Tras la entrega anterior quedé pensando en esos espacios supremos que son las grandes tiendas.
Pensé en los confusos laberintos de galerías decadentes de Montevideo, que para mi adolescencia post-2002 se habían convertido en lugares medio ominosos en los que alternaban oficinas de escribanos y salas de tatuajes; en ese Centro que fue mío durante la infancia, el McDonald’s de la calle Río Negro en el edificio que antes había sido el London-París; en los relatos de mi abuelo y su trabajo en Soler, que había conseguido después de perder el del banco a causa de sus filiaciones políticas.
Y pensé en “El otro cielo”, el maravilloso cuento de Julio Cortázar que une por obra de encantamiento a la París de 1870 y la Buenos Aires de los 40 del siglo XX a través de la Galería Vivienne y el Pasaje Güemes. Pensé, por supuesto, otra vez en Walter Benjamin y sus “pasajes”, y en Isidore Ducasse, conde de Lautréamont, el “Sudamericano” del cuento de Cortázar. Pensé una vez más, por supuesto, en la maravillosa novelita que cierra Los cantos de Maldoror, que nos ubica en ese mismo territorio: la Bolsa, el Palais Royal, Saint-Honoré, la zona precisa de los intercambios, del consumo, de ese lamer vidrieras (traducción literal del francés “lèche-vitrine”, que designa el acto de mirar escaparates), una forma específica de la flânerie.

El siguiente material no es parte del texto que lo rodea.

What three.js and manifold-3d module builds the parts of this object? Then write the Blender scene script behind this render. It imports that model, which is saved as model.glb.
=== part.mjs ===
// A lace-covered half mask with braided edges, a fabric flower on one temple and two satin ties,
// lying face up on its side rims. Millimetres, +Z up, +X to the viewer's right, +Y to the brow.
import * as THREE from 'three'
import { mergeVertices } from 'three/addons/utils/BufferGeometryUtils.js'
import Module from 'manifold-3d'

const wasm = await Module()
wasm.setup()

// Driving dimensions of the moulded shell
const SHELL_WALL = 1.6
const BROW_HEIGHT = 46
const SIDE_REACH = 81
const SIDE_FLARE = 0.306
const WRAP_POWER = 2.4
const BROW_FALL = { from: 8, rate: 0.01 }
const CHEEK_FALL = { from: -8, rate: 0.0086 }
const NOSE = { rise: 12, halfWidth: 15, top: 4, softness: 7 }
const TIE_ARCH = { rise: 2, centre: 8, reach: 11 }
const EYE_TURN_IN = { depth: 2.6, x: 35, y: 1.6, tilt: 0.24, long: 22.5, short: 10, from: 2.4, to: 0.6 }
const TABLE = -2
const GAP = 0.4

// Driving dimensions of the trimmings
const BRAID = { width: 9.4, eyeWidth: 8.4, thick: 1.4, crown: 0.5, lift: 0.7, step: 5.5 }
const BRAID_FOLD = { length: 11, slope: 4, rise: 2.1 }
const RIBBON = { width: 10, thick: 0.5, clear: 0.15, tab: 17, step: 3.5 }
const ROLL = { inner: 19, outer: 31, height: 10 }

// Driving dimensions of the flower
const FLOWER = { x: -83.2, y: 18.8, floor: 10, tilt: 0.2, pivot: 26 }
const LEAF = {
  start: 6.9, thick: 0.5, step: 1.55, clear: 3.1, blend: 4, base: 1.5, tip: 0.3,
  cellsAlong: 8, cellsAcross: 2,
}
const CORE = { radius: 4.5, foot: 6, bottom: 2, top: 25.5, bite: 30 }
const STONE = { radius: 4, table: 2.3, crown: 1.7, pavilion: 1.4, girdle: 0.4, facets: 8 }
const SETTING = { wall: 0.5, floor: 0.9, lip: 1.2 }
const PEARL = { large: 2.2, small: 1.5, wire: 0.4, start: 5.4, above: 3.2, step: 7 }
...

Charles Baudelaire lo define ya en “El pintor de la vida moderna” y Miguel Hernández Navarro lo explica:
La vista, entonces, se convierte en el sentido urbano privilegiado. La exposición, la de la mercancía en los escaparates de los comercios —mercancía que se ve pero no se toca, igual que la mirada del paseante— provocaba un deseo ocular que era aumentado, si cabe, por la publicidad, con la introducción de imágenes litográficas en diarios y revistas que intensificaban en la mente del observador la idea del objeto de consumo. Esa doble visión causaba en el ciudadano una desconocida y atractiva sensación de reconocimiento en el objeto de su imagen previa, reconocimiento que aumentaba el anhelo de la mercancía.
Así se posa, sin posarse, la mirada del paseante sobre lo que ofrecen las tiendas, sus signos de prestigio, sus maniquíes de belleza ideal que capturó con tanta sensibilidad Eugène Atget, por ejemplo, en esta fotografía de 1926 del Bon Marché:
Si la experiencia de la modernidad implica una ruptura inédita del tiempo y el espacio, que se repliegan sobre sí mismos doblegados por las distintas tecnologías (el ferrocarril, la fotografía), en las tiendas, como en otro sentido en los museos, se produce una escenificación de ese quiebre, tal como entiende primero Lautréamont al ubicar su caza final, la persecución de su última presa, en ese preciso barrio en el que Ducasse encontró la muerte, y luego Cortázar, que elige como zona de pase esos barrocos monumentos de la civilización.